>> BEGIN

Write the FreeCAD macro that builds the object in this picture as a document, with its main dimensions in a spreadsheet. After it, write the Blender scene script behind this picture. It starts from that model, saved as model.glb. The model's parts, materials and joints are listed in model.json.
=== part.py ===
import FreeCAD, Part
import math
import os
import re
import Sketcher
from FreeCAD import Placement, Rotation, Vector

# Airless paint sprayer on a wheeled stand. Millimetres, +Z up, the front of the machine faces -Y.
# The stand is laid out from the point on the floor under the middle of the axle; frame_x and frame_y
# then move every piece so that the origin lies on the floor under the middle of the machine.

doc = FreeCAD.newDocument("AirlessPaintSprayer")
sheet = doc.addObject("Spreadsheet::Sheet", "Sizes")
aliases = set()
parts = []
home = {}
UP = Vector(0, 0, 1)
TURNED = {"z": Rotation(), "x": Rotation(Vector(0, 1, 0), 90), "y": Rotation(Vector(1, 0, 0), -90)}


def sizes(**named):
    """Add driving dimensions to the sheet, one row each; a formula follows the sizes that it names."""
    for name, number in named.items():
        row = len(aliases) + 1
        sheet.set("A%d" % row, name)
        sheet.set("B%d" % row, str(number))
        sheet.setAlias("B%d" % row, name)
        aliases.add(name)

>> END
>> BEGIN

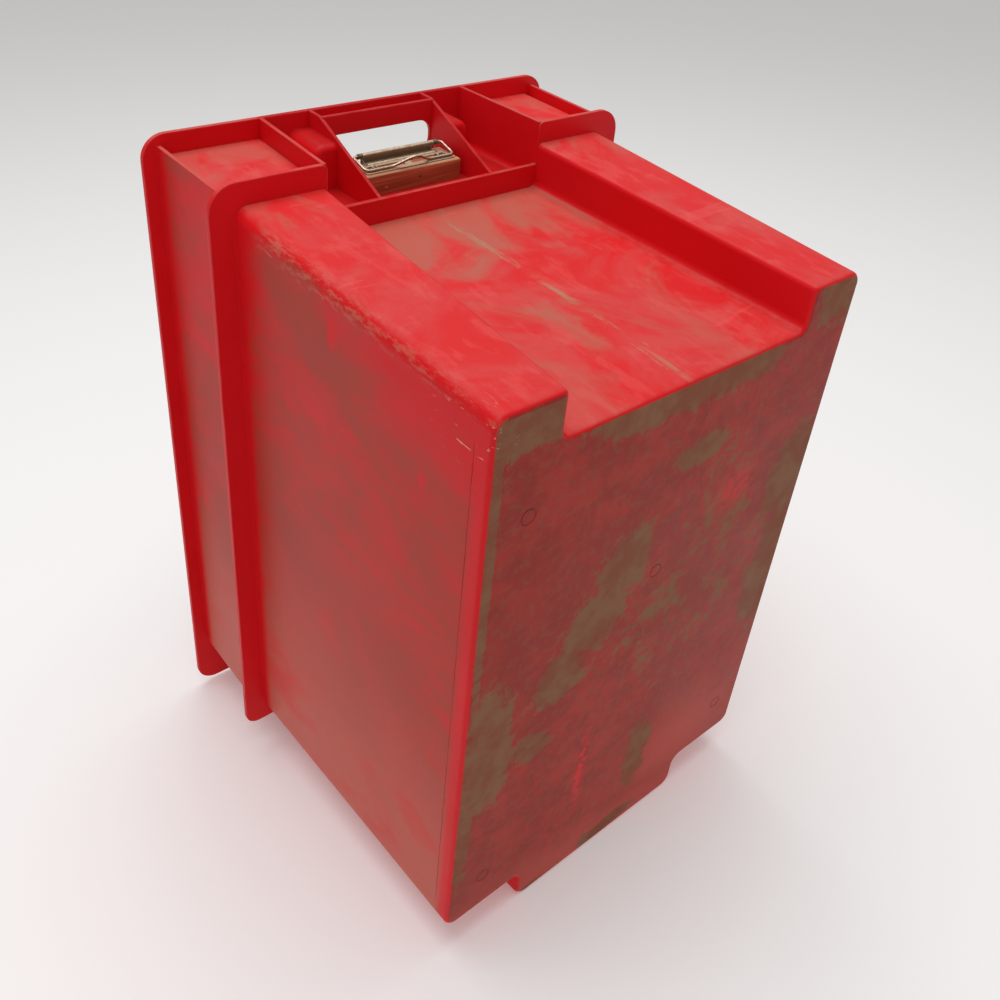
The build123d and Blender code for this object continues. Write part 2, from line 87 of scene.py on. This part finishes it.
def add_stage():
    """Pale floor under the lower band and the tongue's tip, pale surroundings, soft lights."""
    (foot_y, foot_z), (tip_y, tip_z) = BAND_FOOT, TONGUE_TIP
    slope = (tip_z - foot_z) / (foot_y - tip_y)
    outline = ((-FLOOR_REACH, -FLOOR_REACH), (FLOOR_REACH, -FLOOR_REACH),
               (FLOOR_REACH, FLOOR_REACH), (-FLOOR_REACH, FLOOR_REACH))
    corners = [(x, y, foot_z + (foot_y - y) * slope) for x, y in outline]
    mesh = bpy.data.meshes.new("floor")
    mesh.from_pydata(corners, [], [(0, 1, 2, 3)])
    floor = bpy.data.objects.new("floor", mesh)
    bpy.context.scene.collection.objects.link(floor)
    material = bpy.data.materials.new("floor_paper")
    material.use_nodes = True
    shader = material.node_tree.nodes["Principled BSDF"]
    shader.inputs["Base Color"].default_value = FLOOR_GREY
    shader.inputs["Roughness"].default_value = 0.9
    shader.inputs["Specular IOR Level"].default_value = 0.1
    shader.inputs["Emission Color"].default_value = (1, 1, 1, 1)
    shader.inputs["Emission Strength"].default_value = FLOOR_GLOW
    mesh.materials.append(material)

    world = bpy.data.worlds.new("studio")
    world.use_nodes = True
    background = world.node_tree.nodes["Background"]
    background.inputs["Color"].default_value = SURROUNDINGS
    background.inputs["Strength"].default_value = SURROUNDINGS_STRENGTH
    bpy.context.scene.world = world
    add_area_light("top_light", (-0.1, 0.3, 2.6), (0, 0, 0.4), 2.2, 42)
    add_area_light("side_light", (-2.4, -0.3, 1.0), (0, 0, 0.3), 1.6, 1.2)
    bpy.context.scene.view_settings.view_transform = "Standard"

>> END

__Exercise task__. Copy exactly the lines from the line with "Write the FreeCAD" up to and including the line with "# then move", and no other lines.

__Finished exercise__.
Write the FreeCAD macro that builds the object in this picture as a document, with its main dimensions in a spreadsheet. After it, write the Blender scene script behind this picture. It starts from that model, saved as model.glb. The model's parts, materials and joints are listed in model.json.
=== part.py ===
import FreeCAD, Part
import math
import os
import re
import Sketcher
from FreeCAD import Placement, Rotation, Vector

# Airless paint sprayer on a wheeled stand. Millimetres, +Z up, the front of the machine faces -Y.
# The stand is laid out from the point on the floor under the middle of the axle; frame_x and frame_y
# then move every piece so that the origin lies on the floor under the middle of the machine.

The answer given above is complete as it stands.